DIRECTION – Return, exactly as written, every line from the first line of the data below through the line that contains "from math import atan2, degrees, hypot".

DATA EXCERPT –
------------------------------------

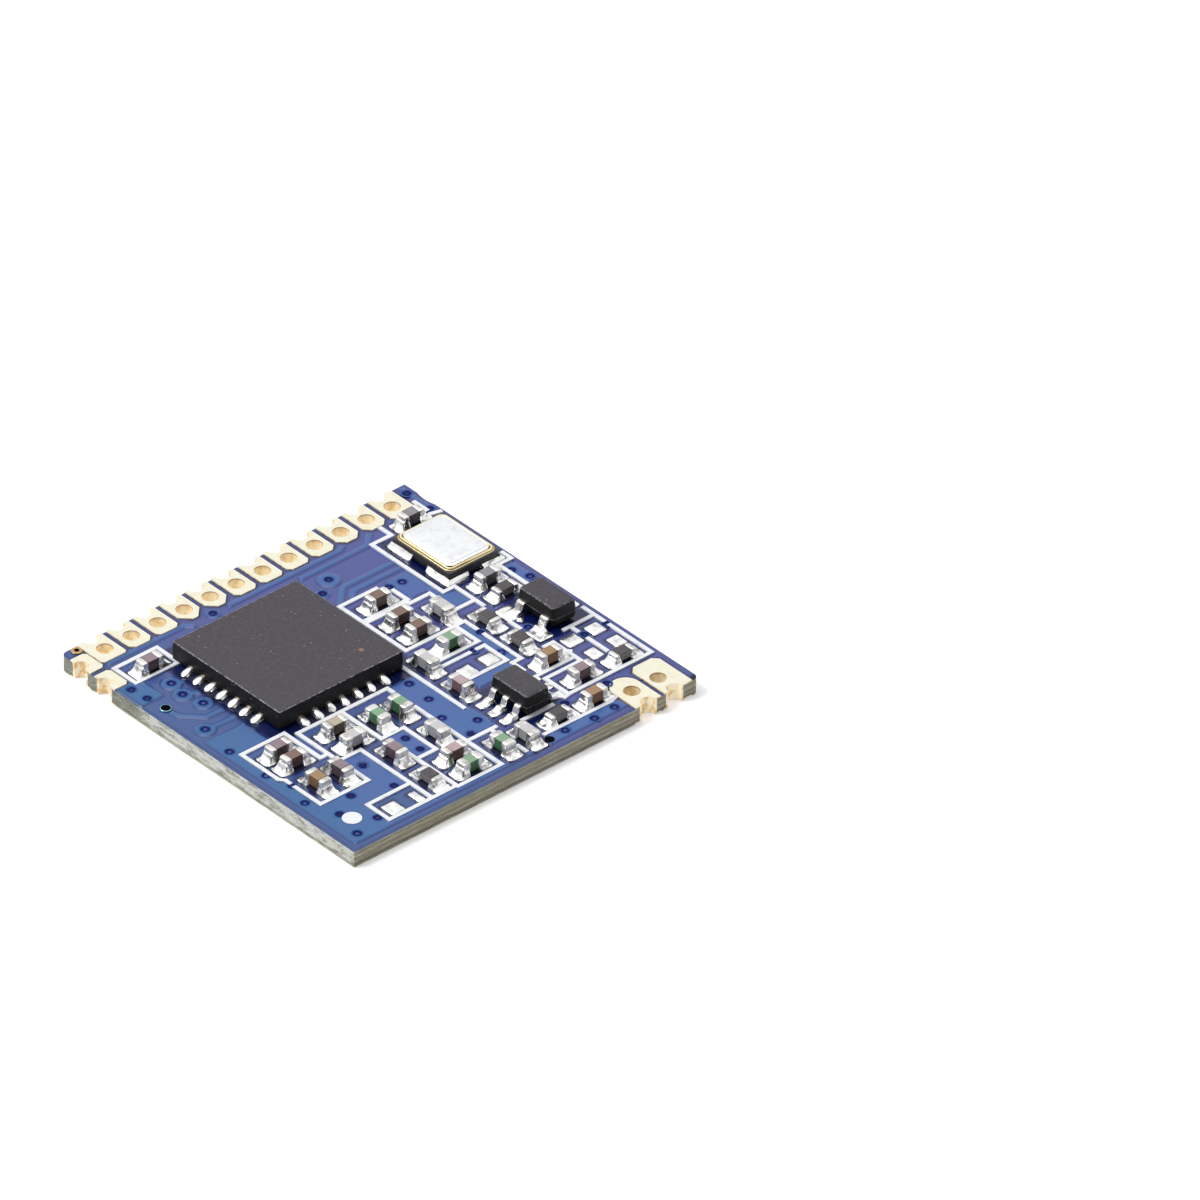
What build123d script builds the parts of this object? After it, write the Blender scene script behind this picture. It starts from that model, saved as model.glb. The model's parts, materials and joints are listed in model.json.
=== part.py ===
from build123d import *
import os
from dataclasses import dataclass
from math import atan2, degrees, hypot

# A small radio module: a two-sided circuit board with plated contacts along three edges, a
# transceiver chip, a crystal, a regulator, a radio switch and the chip parts round them.
# Sizes are in millimetres. Places on the board are measured from its front left corner, X along
# the front edge and Y to the back, as on a layout drawing. The model's own origin is the middle
# of the underside, with Z up.

# Board and its layers
right_margin = 0.36
laminate_thickness = 0.60
copper_thickness = 0.05
coating_thickness = 0.02
solder_thickness = 0.04
legend_thickness = 0.015
corner_radius = 0.28
coating_chip = (0.60, 0.26)
tab_hollow_depth = 0.08
tab_hollow_radius = 1.6
tab_hollow_inset = 1.22

# Edge contacts: a land on each face, a plated half hole in the edge and, on most, a plated hole
contact_pitch = 1.27
plated_bore = 0.65
plating = 0.04
strip_margin = 0.05
drilling_flat_count = 6
row_count = 12
row_start = 1.425
row_land_width = 1.05
row_land_length = 1.50
row_clearance = 0.20
row_hole_inset = 0.84
row_end_extra = 0.13
row_chamfers = (0.10, 0.20, 0.16, 0.40, 0.36, 0.18, 0.16, 0.16, 0.20, 0.28, 0.24, 0.12)
side_count = 2
side_start = 1.12
side_pitch = 1.36
side_land_width = 1.13
side_land_length = 0.70
side_chamfer = 0.12
output_hole_inset = 0.92
signal_inset = 2.50
signal_land_width = 1.22
signal_land_length = 1.85
shield_inset = 1.21
shield_land_left = 0.48
shield_land_right = 0.85
shield_land_length = 2.00
shield_chamfer = 0.22

# Two-terminal chip parts
rearmost_chip = 14.32
chip_length = 1.00
chip_width = 0.50
capacitor_height = 0.48
inductor_height = 0.48
resistor_height = 0.33
capacitor_cap = 0.26
inductor_cap = 0.24
resistor_cap = 0.22
cap_wall = 0.02
overcoat_thickness = 0.02
land_gap = 0.44
land_span = 1.66
land_width = 0.70
solder_rise_share = 0.70
solder_lip = 0.025
solder_knee_run = 0.30
solder_knee_rise = 0.24

# Transceiver chip in a flat leadless package
transceiver_place = (5.86, 10.43)
transceiver_size = 6.00
transceiver_height = 0.75
terminals_per_side = 7
terminal_pitch = 0.65
terminal_width = 0.28
terminal_length = 0.40
terminal_height = 0.20
terminal_land_toe = 0.38
terminal_land_heel = 0.50
terminal_rise = 0.19
terminal_window_margin = 0.10
ground_pad_clearance = 0.35

# Crystal in a ceramic package with a welded lid
crystal_place = (14.93, 11.98)
crystal_size = (2.50, 3.20)
crystal_ceramic_height = 0.36
crystal_corner_cut = 0.14
crystal_pad_size = (1.00, 1.10)
crystal_pad_thickness = 0.02
crystal_land_reach = (1.45, 1.76)
crystal_land_size = (1.12, 1.34)
crystal_solder_rise = 0.26
crystal_solder_draft = 38
seal_margin = 0.06
seal_height = 0.10
seal_width = 0.24
seal_corner = 0.30
lid_margin = 0.14
lid_thickness = 0.08

# Small moulded packages with bent leads
mould_size = (1.25, 2.05)
mould_upper = 0.48
mould_lower = 0.32
mould_draft = 9
mould_corner_cut = 0.08
mould_top_cut = 0.06
mould_standoff = 0.05
lead_thickness = 0.12
lead_knee = 0.13
lead_foot = 0.26
lead_reach = 0.44
lead_land_toe = 0.42
lead_land_heel = 0.03
lead_solder_rise = 0.15
switch_place = (10.78, 3.15)
switch_lead_pitch = 0.65
switch_leads_per_side = 3
switch_lead_width = 0.28
switch_land_width = 0.40
regulator_place = (15.22, 6.68)
regulator_lead_pitch = 1.30
regulator_lead_width = 0.38
regulator_land_width = 0.86
regulator_land_shift = 0.20
regulator_output_toe = 0.20

# Copper areas that the coating rides over
trace_width = 0.24

# Printed legend
legend_line = 0.17
mark_place = (1.27, 1.58)
mark_diameter = 0.74

# The board is as wide as the crystal's lands and the margin past them need, and as deep as the
# rearmost chip part and the row of contacts behind it need
board_width = crystal_place[0] + crystal_land_reach[0] + right_margin
board_depth = rearmost_chip + land_width / 2 + row_clearance + row_land_length
ground_pad_size = transceiver_size - 2 * (terminal_length + ground_pad_clearance)

# Heights of the layers above the underside
laminate_bottom = copper_thickness + coating_thickness
laminate_top = laminate_bottom + laminate_thickness
land_top = laminate_top + copper_thickness
low_coating_top = laminate_top + coating_thickness
high_coating_top = land_top + coating_thickness
legend_top = high_coating_top + legend_thickness
seat = land_top + solder_thickness

ALONG_X = 0
ALONG_Y = 90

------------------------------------

THE REPLY –
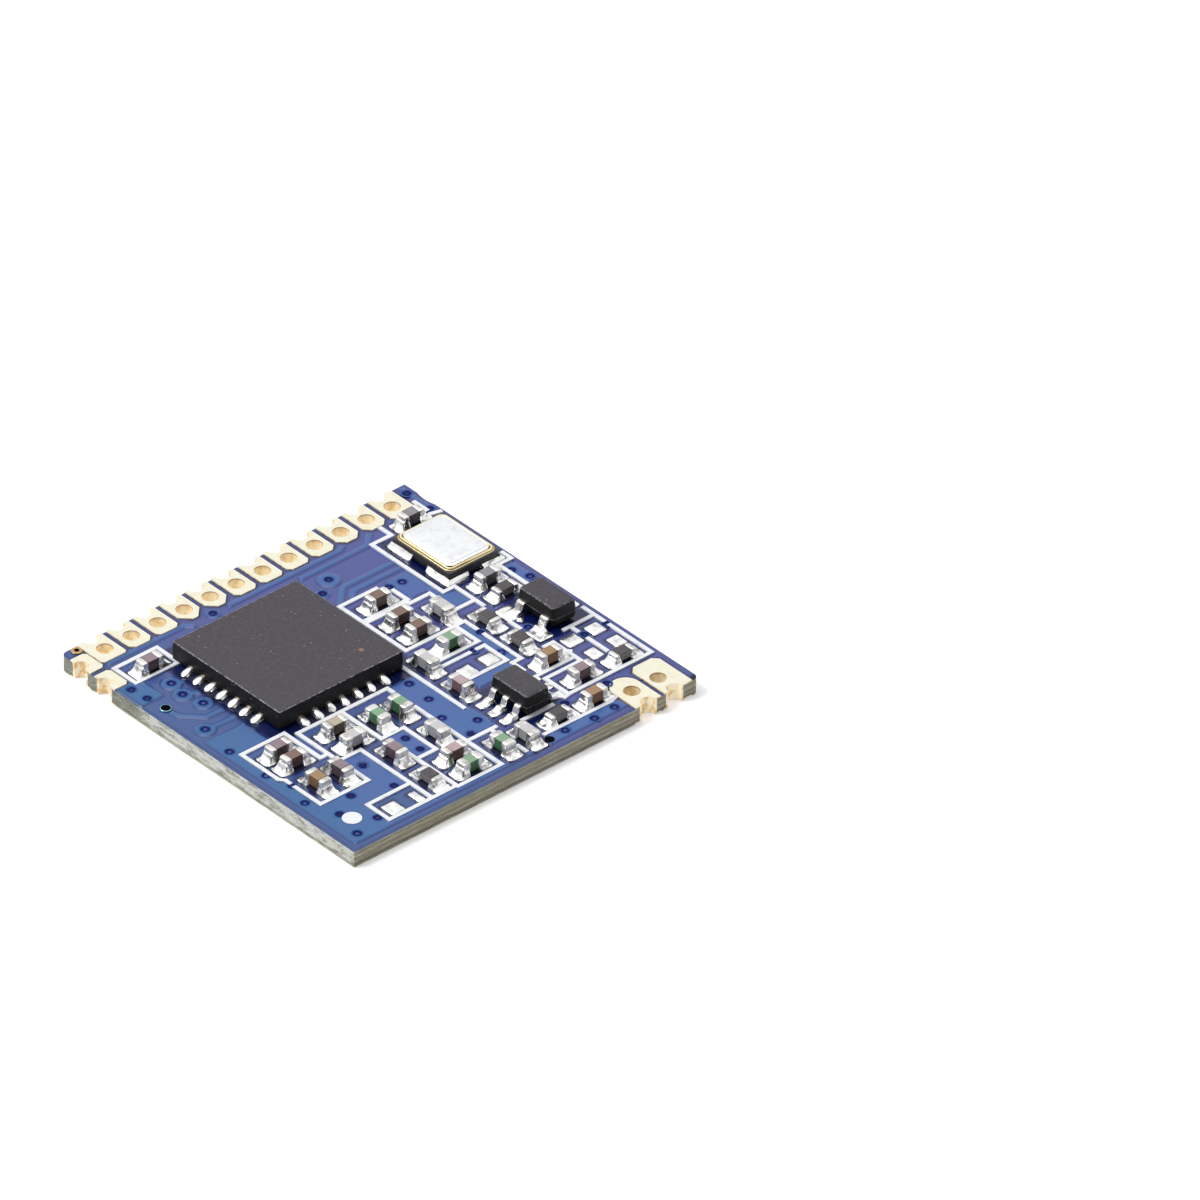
What build123d script builds the parts of this object? After it, write the Blender scene script behind this picture. It starts from that model, saved as model.glb. The model's parts, materials and joints are listed in model.json.
=== part.py ===
from build123d import *
import os
from dataclasses import dataclass
from math import atan2, degrees, hypot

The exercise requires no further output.